I'm Big Brother... to my programs. I'm a vicious draconian ruler over them. I'm forcing them to be simpler, to lose their complexity and become all neat and organized... is this a bad thing, actually?
I suppose making programs simpler inside is not so bad as forcing an entire civilization to begin speaking in ever-simpler words, as in Orwell's 1984. But I can't help but think - am I not being just a little bit cruel to my poor, poor programs?
Perhaps I'm not. Perhaps the comparison isn't so valid. It isn't that my programs are simple, but that the individual parts of my programs are simple. Humans are much the same way; the concepts of how the human brain works (neurons interacting) are much simpler than the actual result.
I think that this is the problem with many pieces of software. They are designed in complicated ways. I can tell, I can feel it when I run the programs: they feel clunky, old, abnormal. Some examples: Mac OS X Tiger's Finder, the entirety of Microsoft Windows, Adobe CS software... the list goes on.
Why are these big pieces of software so, so complicated? Because they are still using the same codebase as they stared with, for some of them, over a decade ago.

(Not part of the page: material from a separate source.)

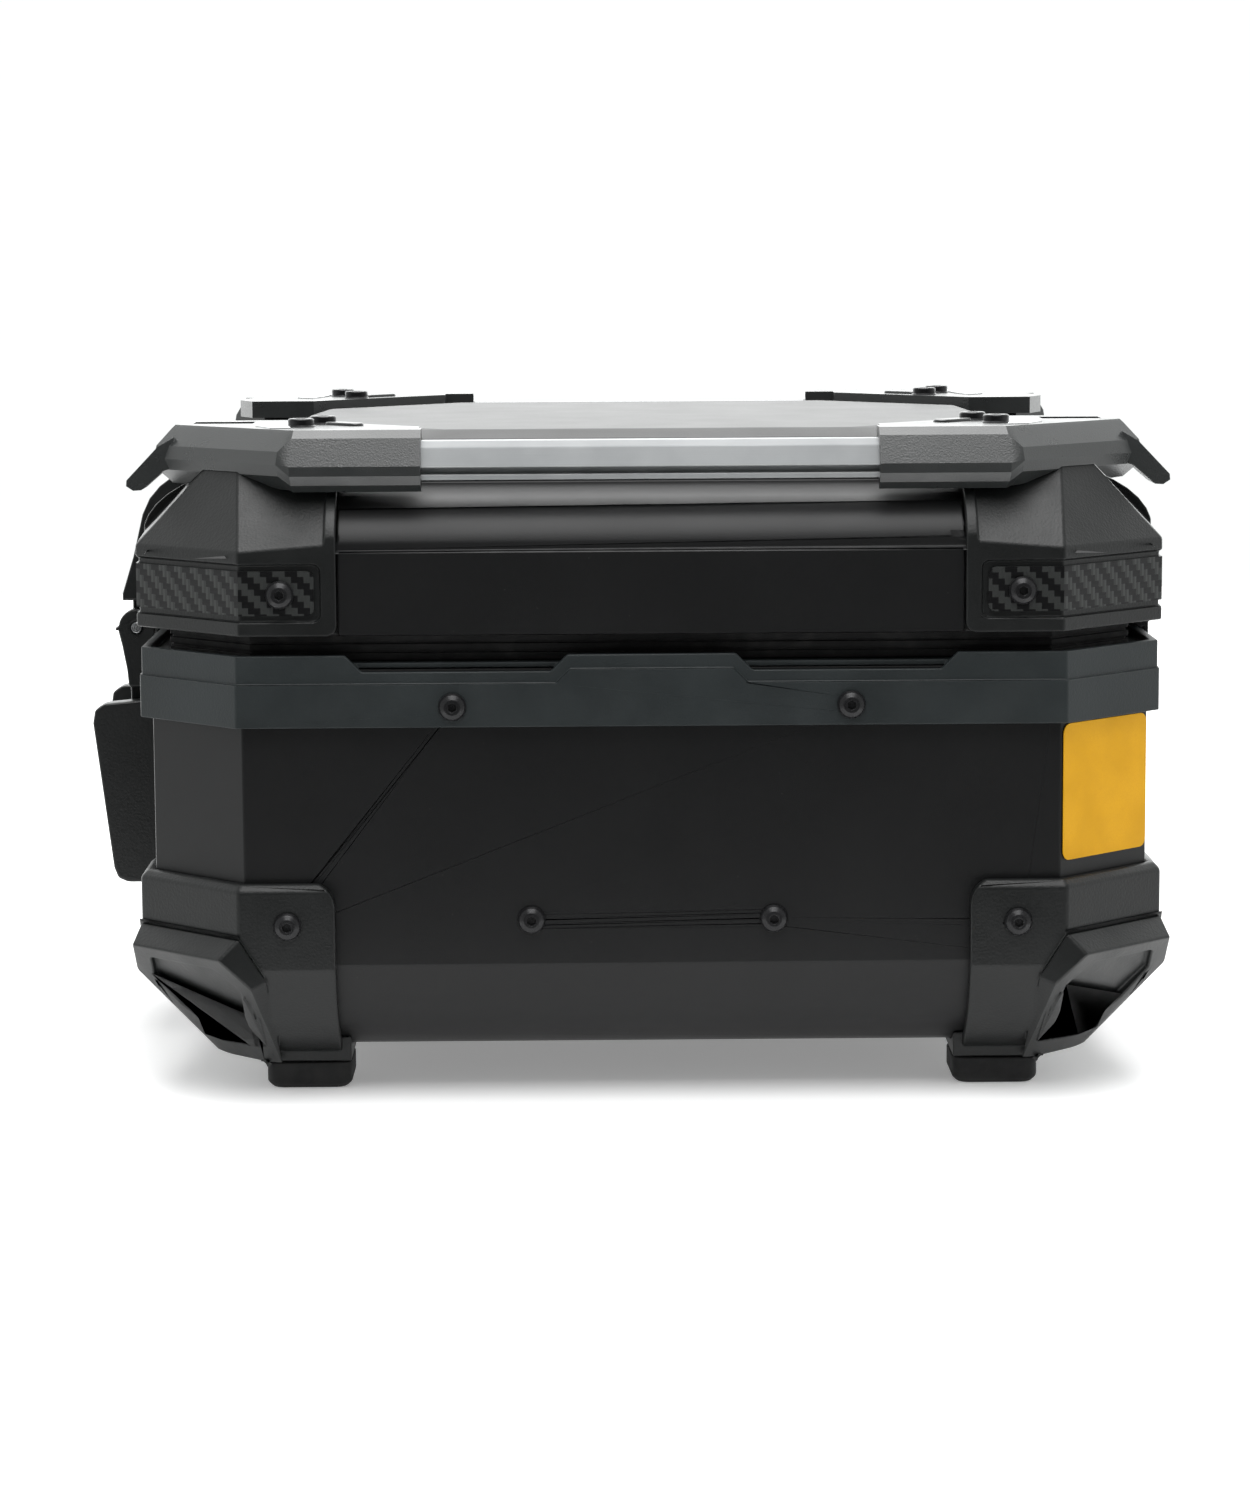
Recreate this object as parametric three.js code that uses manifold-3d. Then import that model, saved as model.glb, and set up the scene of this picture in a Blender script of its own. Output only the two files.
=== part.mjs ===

Rewrites (complete and total rewrites) are the best things that can happen to software. Each full version upgrade of a piece of software should be completely rewritten. Sure, programmers should be allowed to copy and paste some code here and there, but they should always redesign from the ground up the software. Only if they come up with the same design as the time before should they keep their old code base.
On a side note, I hope Apple's Finder is rewritten for Leopard. I think it might be, since it shows some signs of being implemented in Cocoa (I couldn't care less whether it is or isn't, but it should at least be rewritten). The current Finder feels clunky and slow, and is in desperate need of an update.